┌─ MATERIAL SHOWN

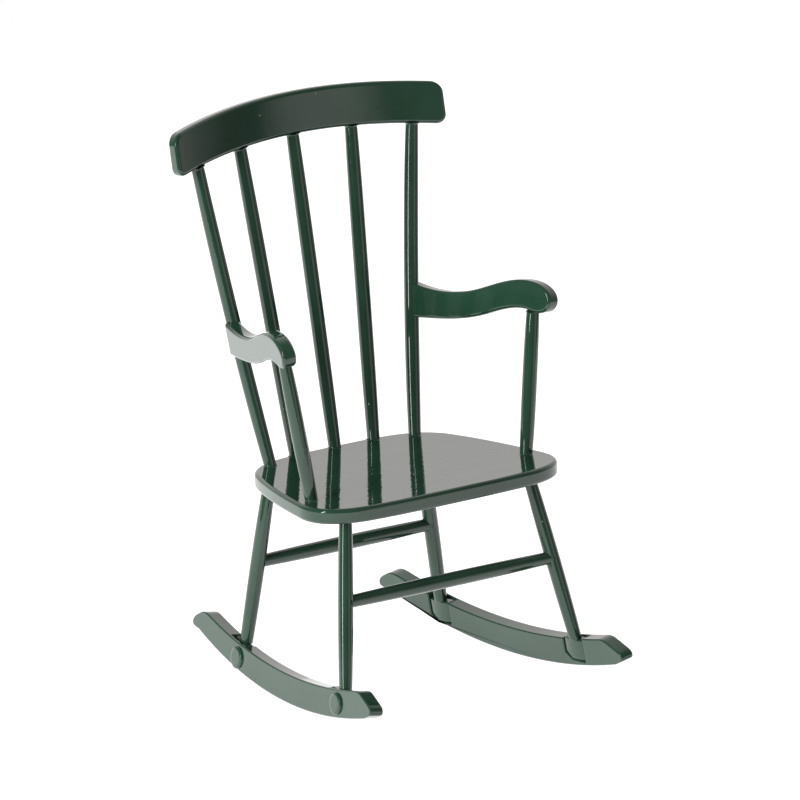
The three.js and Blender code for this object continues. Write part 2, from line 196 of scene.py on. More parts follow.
class ChairStudio(bpy.types.PropertyGroup):
    """Camera and lights."""
    azimuth: FloatProperty(
        name="Azimuth", description="Camera's place round the chair, from straight in front",
        default=radians(-33.741), subtype="ANGLE")
    elevation: FloatProperty(
        name="Elevation", description="Camera's height above the level, as an angle",
        default=radians(20.033), subtype="ANGLE")
    roll: FloatProperty(
        name="Roll", description="Camera's turn about its own axis",
        default=radians(-0.758), subtype="ANGLE")
    distance: FloatProperty(
        name="Distance", description="From the camera to the point it looks at",
        default=5.3336, min=0.1, unit="LENGTH")
    aim: FloatVectorProperty(
        name="Aim", description="The point the camera looks at", size=3,
        default=(2.03 * MM, -0.32 * MM, 69.15 * MM), subtype="TRANSLATION", unit="LENGTH")
    lens: FloatProperty(
        name="Lens", description="Focal length, in millimetres", default=1000.0, min=10)
    backdrop: FloatProperty(
        name="Backdrop", description="Brightness of the sweep behind the chair",
        default=0.85, min=0)
    side: FloatProperty(
        name="Side", description="Brightness of the soft reflector to the camera's right",
        default=0.75, min=0)
    dark: FloatProperty(
        name="Dark", description="Brightness of the unlit side of the studio",
        default=0.13, min=0)
    table: FloatProperty(
        name="Table", description="Brightness of the table lit from below", default=0.9, min=0)


# ---- measuring the frame --------------------------------------------------------------------
def level_points(node):
    """The corner points of a CAD node in the seat's frame, each of them once."""
    points = {}
    for vertex in frame["nodes"][node].data.vertices:
        point = TO_LEVEL @ vertex.co
        points[tuple(round(c, 7) for c in point)] = point
    return list(points.values())


def side_of(node):
    """The sign of x on the side of the chair that a node is named for."""
    return -1 if node.endswith("right") else 1


def peg_end(points, top, axis=2):
    """Centre of the round face at the upper or lower end of a stick's peg, along an axis."""
    ring = sorted(points, key=lambda p: p[axis], reverse=top)[:PEG_SIDES]
    return sum(ring, Vector()) / len(ring)


def stick_ends(node):
    """Where the axis of a standing stick meets the seat, and where it ends under its rail."""
    points = level_points(node)
    low, high = peg_end(points, False), peg_end(points, True)
    step = (high - low).normalized() * TENON * MM
    return low + step, high - step


def leg_axis(node, end):
    """Where a leg's axis meets the seat's underside, its point level with the stretcher, and
    its slope as a step for each step up."""
    side = side_of(node)
    head = peg_end(level_points(node), True)
    reach = peg_end(level_points(f"stretcher_{end}"), side > 0, axis=0)
    bar = Vector((reach.x + side * SHORT_PEG * MM, reach.y, reach.z))
    slope = (bar - head) / (bar.z - head.z)
    return head + slope * (-SEAT["thickness"] * MM - head.z), bar, slope


def plate_axes(node, through):
    """Axes of a leaning plate: x forwards along it, y up it and z inwards, from its mid-plane."""
    areas = {}
    mesh = frame["nodes"][node].data
    for face in mesh.polygons:
        key = tuple(round(c, 3) for c in face.normal)
        total, normal = areas.get(key, (0, face.normal))
        areas[key] = (total + face.area, normal)
    normal = TO_LEVEL.to_3x3() @ max(areas.values(), key=lambda a: a[0])[1]
    inward = -normal if normal.x * side_of(node) > 0 else normal.copy()
    along = Vector((0, 0, 1)).cross(inward).normalized()
    if along.y > 0:
        along.negate()
    rise = inward.cross(along) * (1 if inward.cross(along).z > 0 else -1)
    depths = [p.dot(inward) for p in level_points(node)]
    middle = (max(depths) + min(depths)) / 2
    _, y, z = through
    x = (middle - inward.y * y - inward.z * z) / inward.x
    axes = Matrix((along, rise, inward)).transposed().to_4x4()
    return Matrix.Translation((x, y, z)) @ axes


# ---- outlines -------------------------------------------------------------------------------
def chain(start, curves, steps=14):
    """Points along a chain of Bezier curves, each given as two handles and an end, without
    the first point."""
    points = []
    at = Vector(start)
    for ax, ay, bx, by, ex, ey in curves:
        end = Vector((ex, ey))
        points += interpolate_bezier(at, Vector((ax, ay)), Vector((bx, by)), end, steps + 1)[1:]
        at = end
    return [p.xy for p in points]


def corner(start, bend, end, steps=8):
    """Points along a soft corner, without its first point."""
    a, b, c = Vector(start), Vector(bend), Vector(end)
    return [a.lerp(b, t / steps).lerp(b.lerp(c, t / steps), t / steps) for t in range(1, steps + 1)]


def seat_outline():
    """The seat from above: a broad front that narrows to a gently curved back."""
    back, front = BACK_EDGE / MM, SEAT["front"]
    b, f = SEAT["back_half"], SEAT["front_half"]
    left = chain((0, back), [
        (15, back, 24, back - 0.6, b - 0.8, -7.5),
        (b + 2.2, -15, f - 1.4, -28, f, -38),
        (f + 1.2, -46.5, f - 5, front + 1.2, 22, front + 0.6),
        (15, front, 8, front, 0, front),
    ], steps=24)
    right = [Vector((-p.x, p.y)) for p in reversed(left[:-1])]
    return left + right + [Vector((0, back))]


def arm_outline():
    """The side of an arm: a long shallow S that rises to a rounded scroll over its post."""
    start = (ARM_BACK, -6.4)
    return [Vector(start)] + chain(start, [
        (-29, -5.6, -22, -5.2, -14, -2.3),
        (-8.5, -0.2, -4, 1.2, 0, 0.35),
        (2.4, -0.2, 5.0, 0.2, 6.0, 2.1),
        (7.2, 4.4, 5.0, 7.7, -1.5, 7.7),
        (-8.5, 7.7, -15, 3.7, -21, 2.4),
        (-27, 1.1, -33, 0.9, ARM_BACK, 2.2),
    ])


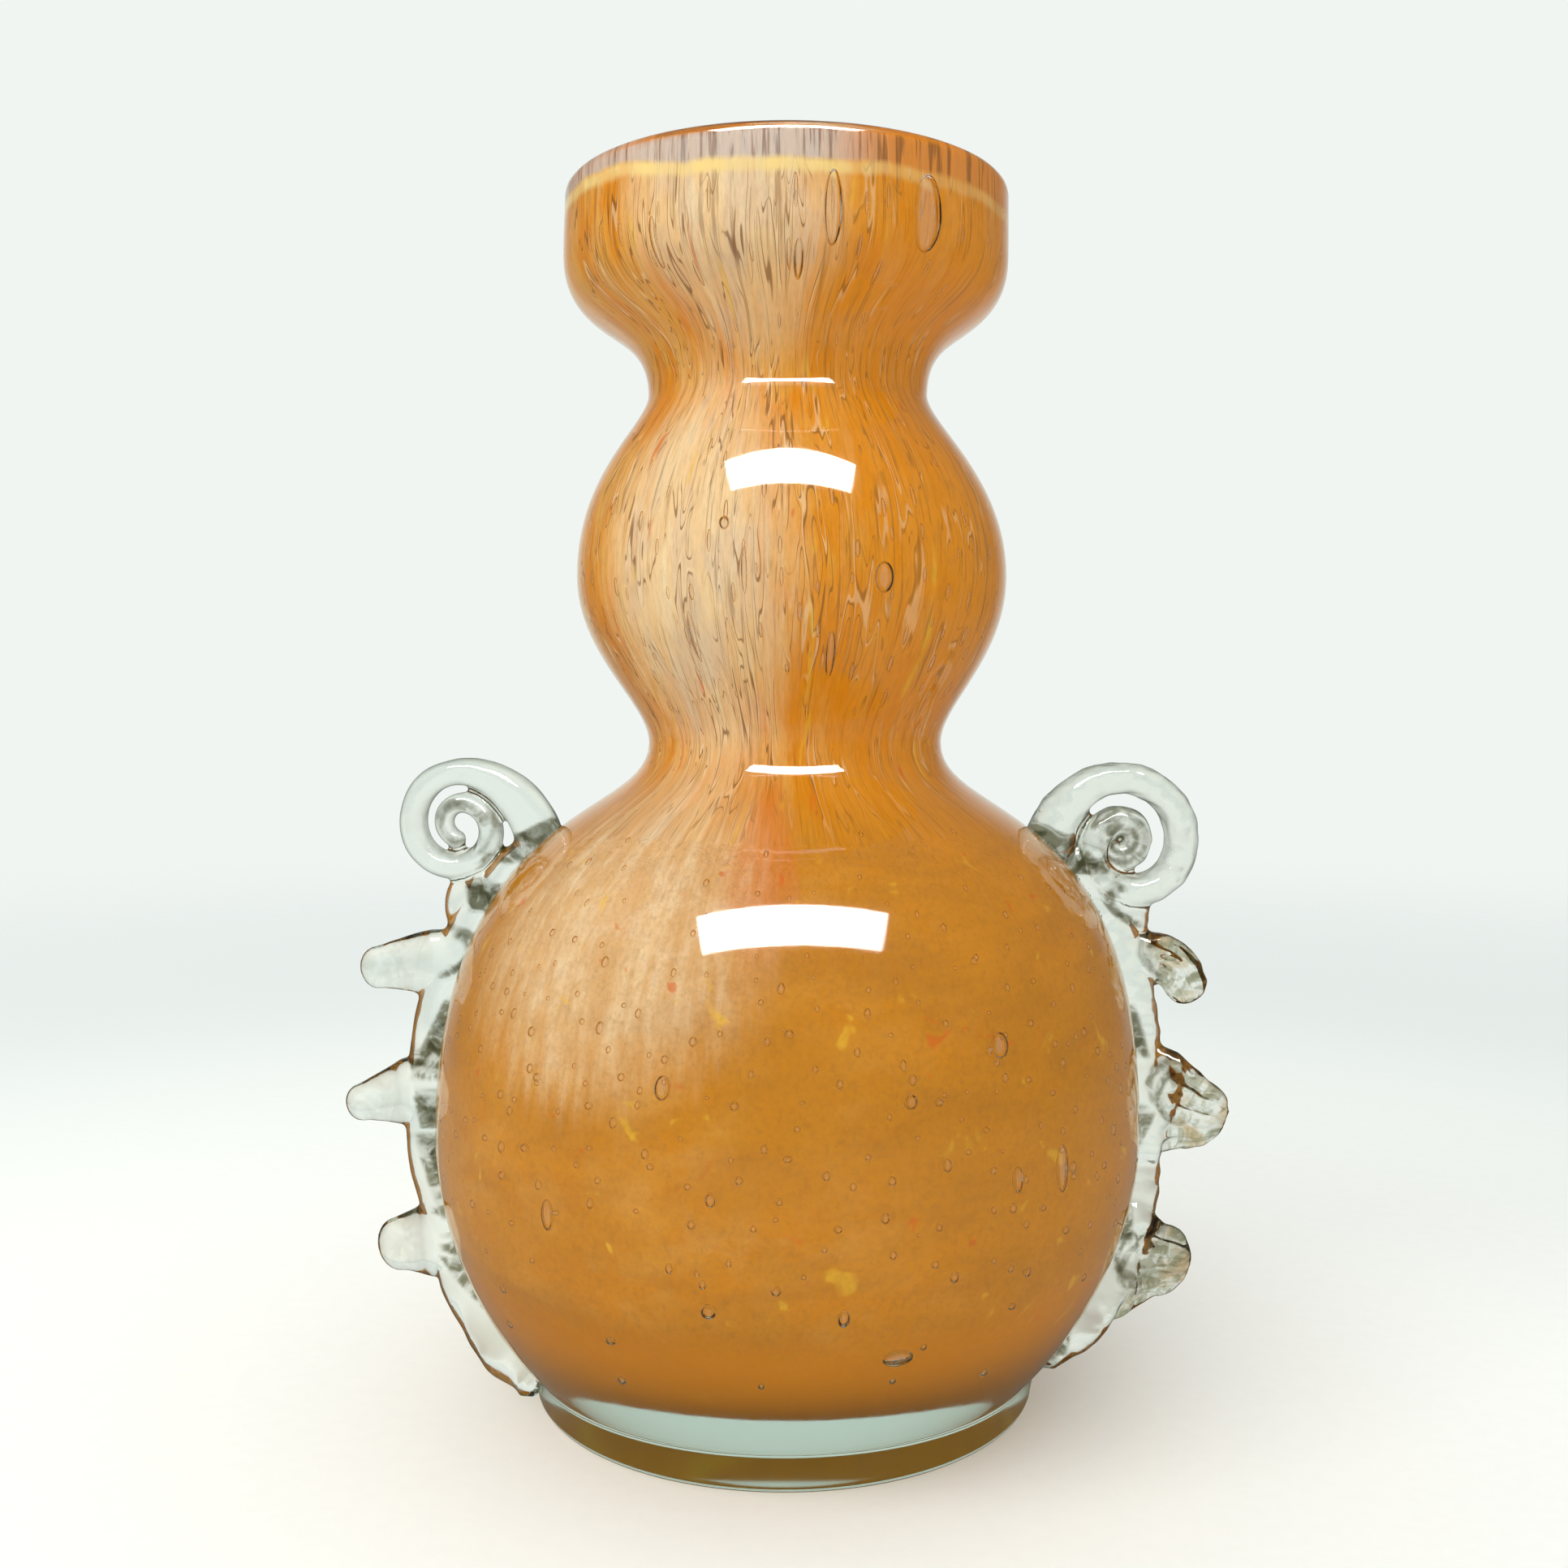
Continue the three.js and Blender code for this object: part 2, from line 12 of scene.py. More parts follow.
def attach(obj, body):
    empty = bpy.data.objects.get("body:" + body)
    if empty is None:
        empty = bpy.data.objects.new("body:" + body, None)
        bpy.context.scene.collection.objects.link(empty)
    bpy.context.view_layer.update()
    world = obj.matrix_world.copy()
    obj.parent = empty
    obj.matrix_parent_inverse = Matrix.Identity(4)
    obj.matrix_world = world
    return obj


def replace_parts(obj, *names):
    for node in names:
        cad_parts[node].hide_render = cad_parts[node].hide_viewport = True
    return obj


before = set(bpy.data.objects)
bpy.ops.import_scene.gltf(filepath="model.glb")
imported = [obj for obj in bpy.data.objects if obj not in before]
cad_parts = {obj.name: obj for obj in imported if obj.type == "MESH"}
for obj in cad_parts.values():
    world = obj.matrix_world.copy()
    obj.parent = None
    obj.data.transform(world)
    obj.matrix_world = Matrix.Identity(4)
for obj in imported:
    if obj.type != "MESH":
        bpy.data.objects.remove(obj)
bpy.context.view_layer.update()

MM = 0.001

# The body's outline, from the top of its short upright foot: height, radius, sideways drift of the
# axis, and how far the outline stays upright below and above each station, as a share of the section
HEIGHT = 220.0
LIP_RISE = 2.2
LIP_JOINT = 0.05
STATIONS = [
    {"z": 7.5, "r": 47.0, "drift": 0.0},
    {"z": 50.2, "r": 64.5, "drift": 0.6, "below": 0.54, "above": 0.87},
    {"z": 120.4, "r": 26.9, "drift": 2.0, "below": 0.21, "above": 0.23},
    {"z": 150.3, "r": 39.2, "drift": 1.4, "below": 0.48, "above": 0.56},
    {"z": 183.4, "r": 25.4, "drift": 0.7, "below": 0.17, "above": 0.57},
    {"z": 207.2, "r": 40.2, "drift": 0.35, "below": 0.58, "above": 0.5},
    {"z": HEIGHT - LIP_RISE, "r": 40.0, "drift": 0.5, "below": 0.3},
]
GLOBE_RISE = 50.2
GLOBE_SPAN = 62.0
RESTING_RADIUS = 43.4
HEEL = (46.0, 2.2)
FOOT_TOP = (47.0, 7.5)
FOOT_FLARE = 4.0
FOOT_FLARE_ANGLE = math.radians(45)
FOOT_STEPS = 6

# The wall, inwards: clear casing, orange layer, clear gather
WALL = 5.4
COLOUR_DEPTH = 2.75
COLOUR_WALL = 1.1
COLOUR_FLOOR = 15.2
COLOUR_TOP = 219.2
BORE_FLOOR = 19.1
FLOOR_REACH = 30.0
FLOOR_JOINT = 0.75
FLOOR_PULL = 0.5

SEGMENTS = 192
FINE_STEPS = 120
WALL_STEPS = 26
FLOOR_STEPS = 16
ARC_STEPS = 8


def blend(a, b, share):
    return a + (b - a) * share


def ease(value, low, high):
    """Goes smoothly from 0 to 1 as value goes from low to high."""
    share = np.clip((value - low) / (high - low), 0, 1)
    return share * share * (3 - 2 * share)


def bezier(corners, t):
    """Points and unit directions of a cubic curve."""
    a, b, c, d = (np.array(corner, float) for corner in corners)
    t = np.asarray(t, float)[:, None]
    s = 1 - t
    points = s**3 * a + 3 * s**2 * t * b + 3 * s * t**2 * c + t**3 * d
    along = s**2 * (b - a) + 2 * s * t * (c - b) + t**2 * (d - c)
    return points, along / np.linalg.norm(along, axis=1, keepdims=True)


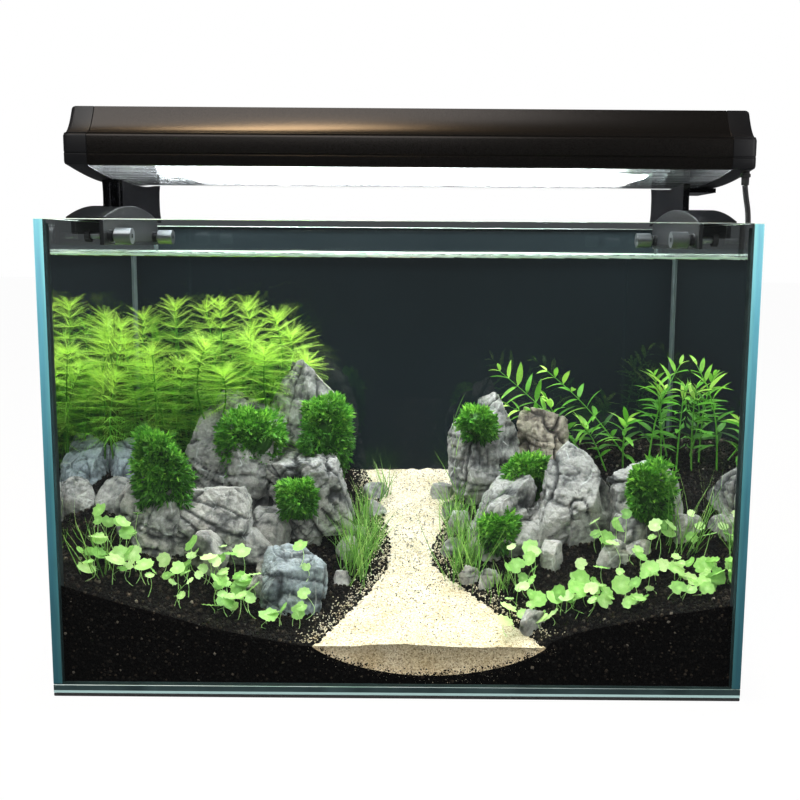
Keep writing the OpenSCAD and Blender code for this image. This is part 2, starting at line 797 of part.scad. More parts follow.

└─

▶ [SET TASK]: Each line from the line with "Continue the three.js" to the line with "if empty is" is to be echoed exactly; both boundary lines are included, and nothing else is to be output.

▶ [RESULT OF THIS TASK]:
Continue the three.js and Blender code for this object: part 2, from line 12 of scene.py. More parts follow.
def attach(obj, body):
    empty = bpy.data.objects.get("body:" + body)
    if empty is None:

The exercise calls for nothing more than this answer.